Anyhow, I carried that image of swimming across the Bay around with me forever, as my Writer Brain had magnified it to the point where it would make a really cool scene in a movie and it would look like THIS especially if it was at sunset (which is retarded, because nobody would run the risk of the sun going down before you made it to the other side) and you could hear the swelling violin strings as our little swimmer paddles and paddles and paddles her heart out because she’s NOT gonna give up! NO! That White Cap status is HERS, dammit! (although, you'll note in the picture that there are two people in the canoe, and nobody in the water. Uh-oh.)
A sidebar: when I was quizzing Mom on the details yesterday, I discovered just how tricky it is to have a Writer Brain. Because for the longest time, I thought it was Mom who was going for her White Cap status. It wasn’t. Mom’s not that strong of a swimmer. Mom was Bunny’s Designated Swimming Buddy. Mom was in the canoe paddling, and it was the counselor who was cheering Bunny on, “Go Bunny! You can do it! Put a little power to it!” And Bunny did indeed do it, and the White Cap status was indeed hers, and I learned to always check my sources. (I told Mom that she was sponsoring the metaphor for today’s blog entry. “Hmmmm” was all she said. She’s not gonna read it. Somebody please go to her house and bookmark it on her computer, because she doesn’t know how to do that either. It’s amazing she even knows how to turn the thing on. Cause she’s not tall enough to see over the table. HORRIBLE! I’m taking the express train to HELL, I am.)

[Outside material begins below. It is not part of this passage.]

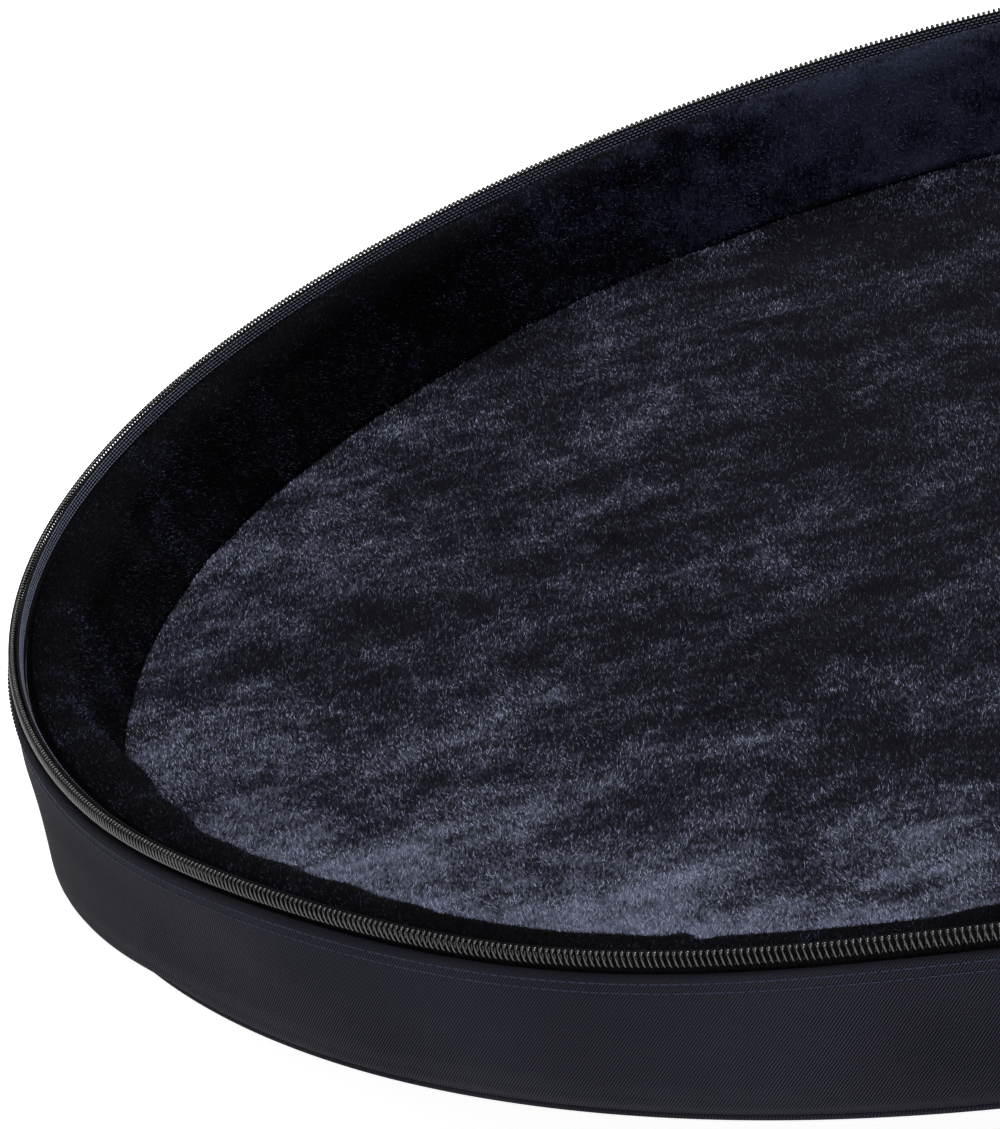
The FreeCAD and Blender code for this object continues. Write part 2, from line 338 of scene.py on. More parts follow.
def plush_tone(look, wall):
    """0 to about 1: tone of the pile. Random patches and streaks where the nap lies differently, their
    sheen painted in as lighter and darker tone, and painted light and shade by position on top.
    """
    leaned = look.where("Object", (0.8, 1.1, 1), math.radians(20))
    patches = look.noise(leaned, 19, 6, 0.62)
    clumps = look.noise(leaned, 95, 4, 0.65)
    tone = look.math("ADD", look.away(patches, 0.36, 1.8), look.away(clumps, 0.5, 1.3))
    parts = look.axes(look.where("Object"))
    if wall:
        # Painted light on the wall: a lit patch that fades in from x -0.84 to -0.64 and y 0.1 to 0.2; the
        # rest of the wall is darkened by 0.3 as painted shade.
        lit = look.math("MULTIPLY", look.span(parts[0], -0.84, -0.64), look.span(parts[1], 0.1, 0.2))
        return look.math("ADD", tone, look.math("MULTIPLY_ADD", lit, 0.85, -0.3))
    # Painted light on the floor: a pool of light toward the front edge (-y), from 0.15 to 0.25 out from the
    # lid's middle.
    from_middle = look.where("Object", (1, 1, 0), place=(0.62, 0, 0))
    spread = look.node("VectorMath", {0: from_middle}, operation="LENGTH").outputs["Value"]
    front = look.math("MULTIPLY", look.span(spread, 0.15, 0.25), look.span(parts[1], 0.02, -0.15))
    tone = look.math("ADD", tone, look.math("MULTIPLY", front, 0.74))
    # Painted shade: the floor is darker toward +x, from x -0.86 to -0.66.
    return look.math("ADD", tone, look.math("MULTIPLY", look.span(parts[0], -0.86, -0.66), -0.26))


def plush_look(name, dark, light, wall=False):
    """Ground of the short plush pile."""
    look = Look(name, roughness=0.9, Specular_IOR_Level=0.03)
    hair = look.noise(look.where("Object", (1, 0.25, 0.35), math.radians(8)), 1500, 3, 0.7)
    # The fine hair streaks also vary the colour: lighter and darker fibres, the lighter ones painted glints
    # of fibre tips.
    tone = look.math("ADD", plush_tone(look, wall), look.away(hair, 0.5, 1.9))
    look.colour(look.ramp(tone, [(0.0, tuple(c * 0.3 for c in dark)), (0.35, dark), (1.0, light)]))
    look.bump(hair, 0.9 * MM, 0.8)
    return look.material


def pile_look(name, dark, light, wall=False):
    """Fibres of the pile: darker toward the root as painted shade down in the pile, and each a little
    lighter or darker than the next, the lightest painted glints.
    """
    look = Look(name, roughness=0.6, Specular_IOR_Level=0.05)
    strand = look.axes(look.where("UV"))
    tone = look.math("ADD", plush_tone(look, wall), look.away(strand[0], 0.4, 1.3))
    # The ramp's top stop, 2.2 times the light colour, paints glints on the lightest fibres.
    colour = look.ramp(tone, [(0.0, tuple(c * 0.3 for c in dark)), (0.35, dark), (0.85, light),
                              (1.0, tuple(c * 2.2 for c in light))])
    # Painted shade in the pile: each fibre is mixed half way to a very dark colour at its root, fading out
    # two thirds of the way up.
    root = tuple(c * 0.2 for c in dark) + (1,)
    look.colour(look.mix(look.math("MULTIPLY_ADD", strand[1], 0.75, 0.5), root, colour))
    return look.material


def coil_look():
    look = Look("zipper_nylon", Specular_IOR_Level=0.65)
    scuff = look.noise(look.where("Object"), 900, 3)
    look.colour(look.ramp(scuff, [(0.3, (0.002, 0.002, 0.0025)), (0.8, (0.006, 0.006, 0.007))]))
    look.put(look.shader.inputs["Roughness"], look.ramp(scuff, [(0.2, (0.14,) * 3), (0.9, (0.22,) * 3)]))
    return look.material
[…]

ANYWAYS. When I started working with Counselor Gladys last year, and when she kept urging me to figure out what I think God is like, what do I think God is like, the Merrymeeting Bay scene suddenly smacked my head.
And I explained it to Counselor Gladys like this: You’re you. Merrymeeting Bay is Life. You’re in Merrymeeting Bay, and you’re swimming for the other side. God is in the canoe next to you, “Go Amy! You can do it! Put a little power to it!” and I’m swimming, swimming swimming I think I can, I think I can, oh wait, I’m cramping up. Shit, I’m going under! I’m gonna drown! GLUB GLUB! HELP! And only then would God lean down and help out with some well-placed providence. And yes, I appreciate the well placed providence, I’m slobbering with gratitude over it, but now I feel bad, I feel stupid, that I couldn’t make it to the other side of the Bay on my own, that God had to lean down and help. ‘Cause you don’t get the White Cap status if you get an assist from a canoe.
So I told all of this to Counselor Gladys, and she said I was wrong wrong wrong. Kidding. They don’t ever tell you you’re wrong wrong wrong. They go “Hmmmmm” and gently suggest a different way of thinking it. What Counselor Gladys said was that it’s not that you’re in the water and God’s in the canoe. God apparently hauled you into the canoe before you even pushed off the shore, and you’re sailing the balmy seas of Merrymeeting Bay together, and when you only saw one set of footprints in the sand it was when He was carrying you, and blah blah blah.
It’s a lovely metaphor. It is. I’m not saying it’s not true. But most days, it sure feels like I’m the only one in the boat. Which is an improvement, because I used to think I was in the water and God was laughing at me in the canoe. And He probably still is laughing at me, we're just both in the canoe and I think I'm the only one in the boat and He's going "I'm here! I'm right here!" waving His hands in front of my face, jumping up and down, boing, boing, boing.
It's an improvement, believe it or not. Mom would be so proud, if she ever got around to reading this blog. I bet Bunny knows how to look up a blog. Hi Bunny! Hi!
1 comment:
Amy--
Your stuff just keeps getting sharper. And I adore the ballerina picture.